エッセイ  - 麗しの磐梯 -

「心豊かな日々」をテーマに、エッセイやスケッチを楽しみ、こころ穏やかに生活したい。

緑雨の景観  (山種美術館)

2006-06-11 | 文芸
       《山口蓬春(1893~1971)の「梅雨晴」》

(2006.6.7)
 東京メトロの「九段下」で下車、地上に上ると目の前にお堀が、靖国神社を右手に見て九段坂を左へ、千鳥ヶ淵の緑道を歩いた。
 数時間前に通り雨があったようだ。そのあとの晴れわたった初夏の木漏れ日がさわやかに、美しかった。桜の季節はさぞにぎわったであろう、桜の大木が左右に落ち着いた静かな並木道だった。
 都会の喧噪が遠くに聞こえる静けさに、堀の対岸の北の丸公園から、誰かが練習しているのだろうかトランペットの音が聞こえてきた。
 梅雨の季節に、雨上がりの澄んださわやかな散歩道を数百メートル、緑のトンネルを抜け、山種美術館を目指した。
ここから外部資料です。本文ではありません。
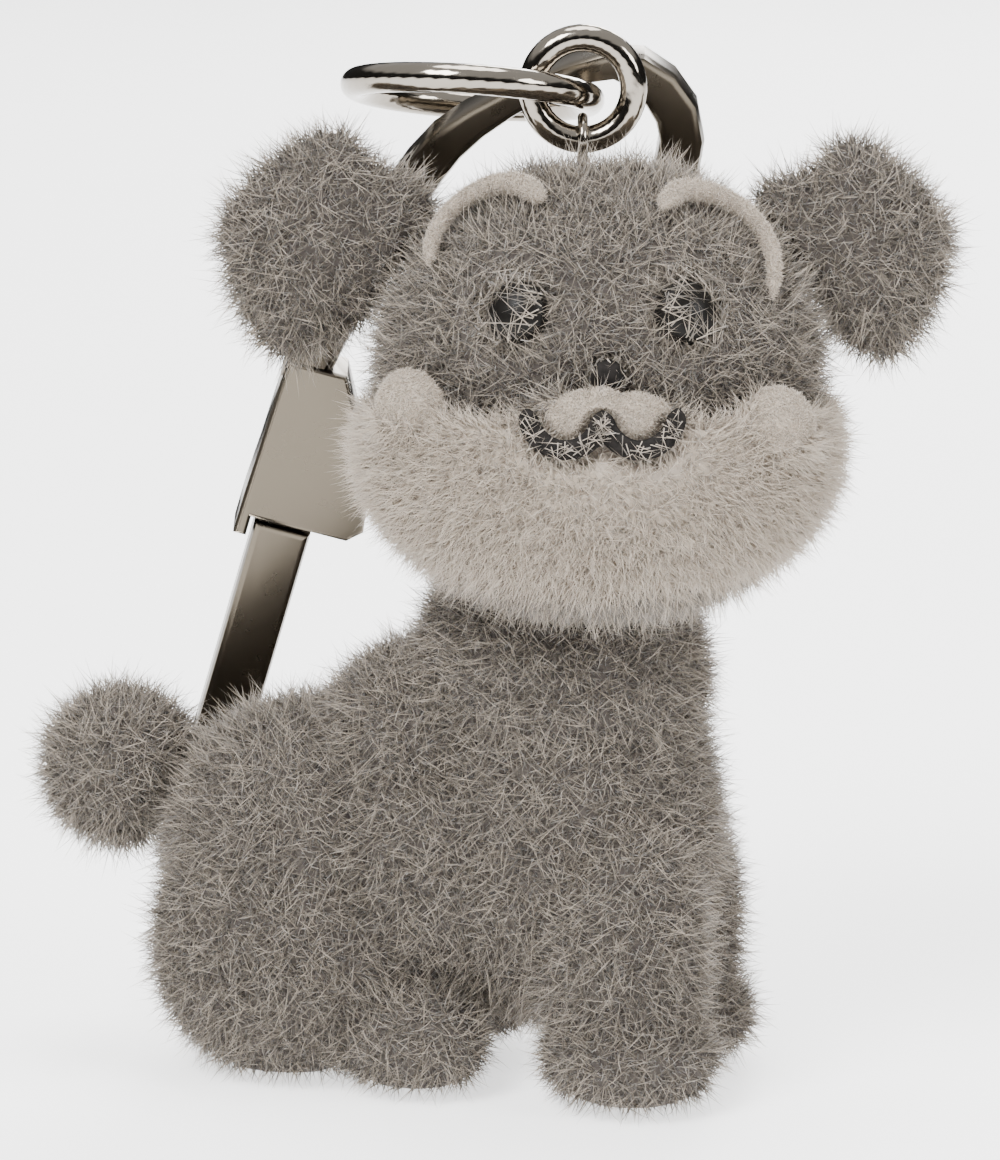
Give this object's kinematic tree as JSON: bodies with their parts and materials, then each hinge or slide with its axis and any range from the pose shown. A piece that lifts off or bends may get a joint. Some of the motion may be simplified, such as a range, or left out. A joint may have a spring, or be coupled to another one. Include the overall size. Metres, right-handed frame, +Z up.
{
  "type": "plush keychain",
  "caption": "Flocked dog figure with a bearded muzzle, hung from a crown screw eye, two linked rings and a spring-gate clasp.",
  "frame": {"origin": "under the middle of the whole keychain's box, on the plane the feet stand on", "axes": "+Z up from the feet to the rings, -Y the way the face looks, +X to the dog's own left"},
  "size_m": [0.0514, 0.0318, 0.0597],
  "materials": {
    "grey_flock": "deep pile",
    "white_flock": "short pile",
    "gloss_black": "gloss",
    "matt_black": "matt",
    "moulded_plastic": "matt",
    "nickel": "polished",
    "cast_nickel": "tumbled",
    "spring_steel": "drawn"
  },
  "bodies": {
    "figure": {"body": "grey_flock", "neck_peg": "moulded_plastic", "head": "grey_flock", "beard": "white_flock", "ear_right": "grey_flock", "ear_left": "grey_flock", "tail": "grey_flock", "eye_right": "gloss_black", "eye_left": "gloss_black", "nose": "matt_black", "mouth": "matt_black", "brow_right": "white_flock", "brow_left": "white_flock", "screw_eye": "nickel"},
    "jump_ring": {"small_ring": "nickel"},
    "key_ring": {"large_ring": "nickel"},
    "clasp": {"clasp_frame": "cast_nickel", "gate_pin": "spring_steel"},
    "gate": {"clasp_gate": "cast_nickel", "gate_spring": "spring_steel"}
  },
  "joints": [
    {"name": "jump_ring_swing", "type": "hinge", "parent": "figure", "child": "jump_ring", "pos_m": [0.00521, 0.00011, 0.05334], "axis": [1, 0, 0], "range_deg": [0, 45]},
    {"name": "key_ring_swing", "type": "hinge", "parent": "jump_ring", "child": "key_ring", "pos_m": [0.00498, 0.00011, 0.05586], "axis": [0.4465, 0.8644, -0.2313], "range_deg": [0, 120]},
    {"name": "clasp_swing", "type": "hinge", "parent": "key_ring", "child": "clasp", "pos_m": [0.00511, 0.00551, 0.05461], "axis": [0.4042, -0.8969, 0.1793], "range_deg": [0, 42]},
    {"name": "gate_hinge", "type": "hinge", "parent": "clasp", "child": "gate", "pos_m": [-0.01596, 0.01421, 0.01569], "axis": [0, 0.9759, 0.2181], "range_deg": [0, 20], "stiffness_Nm_per_rad": 0.002, "springref_deg": -17.19}
  ]
}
 山種美術館では、いま【 緑雨の景観 -美しい日本の自然- 】が開催されていて、今回はそのテーマに惹かれての訪問だった。
 千鳥ヶ淵の緑道のアジサイはまだつぼみに色はなかったが、一足早く見事なアジサイ、山口蓬春の「梅雨晴」を鑑賞できた。他に、東山魁夷の「緑潤う」や奥田元宗の奥只見の山々を描いた「山潤雨趣」、宇田荻邨の「五月雨」などを観て堪能した。
春に風俗画*に興味を持ち、その後、日本画、特に近代日本画に魅力を感じていた。展示された作品はいずれもテーマのように、緑に映える、雨に煙る、あるいは雨上がりのすばらしい美しい日本を描いたもので、他に奥村土牛、川合玉堂、菱川春早などの傑作を鑑賞することができた。
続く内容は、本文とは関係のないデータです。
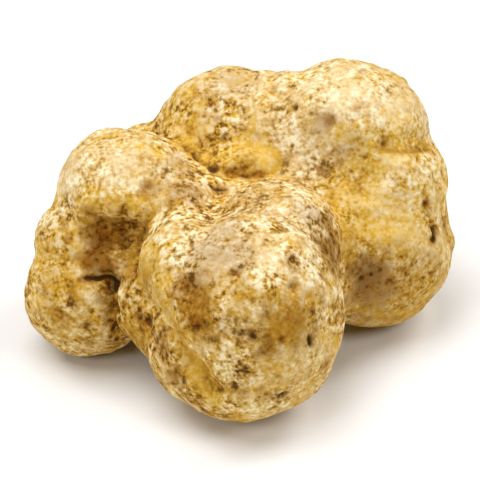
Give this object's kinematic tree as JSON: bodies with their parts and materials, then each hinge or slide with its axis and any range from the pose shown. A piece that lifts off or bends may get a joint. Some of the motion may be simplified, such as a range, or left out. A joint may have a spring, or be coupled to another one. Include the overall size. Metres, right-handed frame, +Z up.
{
  "type": "white truffle",
  "caption": "Whole white truffle, one knobbly lobed fruiting body with a cracked, pitted tan rind, lying on its flattened lower lobes.",
  "frame": {"origin": "middle of the footprint box, on the surface that the truffle rests on", "axes": "+Z up; +X to the right along the broad side; +Y from the large front lobe to the back"},
  "size_m": [0.0572, 0.052, 0.0337],
  "materials": {
    "rind": "dry, finely cracked and pitted rind, matt with a faint waxy sheen on the high spots, ochre in the hollows"
  },
  "bodies": {
    "root": {"truffle": "rind"}
  },
  "joints": []
}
 美術館を出て、隣の千鳥ヶ淵戦没者墓苑へ立ち寄った。
戦没者墓苑は、先の大戦での無名戦没者の墓で、昭和34年に創立された国立墓苑で、名前も分からない35万人もの戦没者がここに眠っている。
 献花用に用意された黄色や白い菊の花を供え、いまの平和の礎になられた、先の戦争に散った多くの戦没者の御霊にこころからのお礼を述べ、冥福を祈った。そして、あらためて戦争のむなしさ、悲惨さを思い、平和の尊さをかみしめた。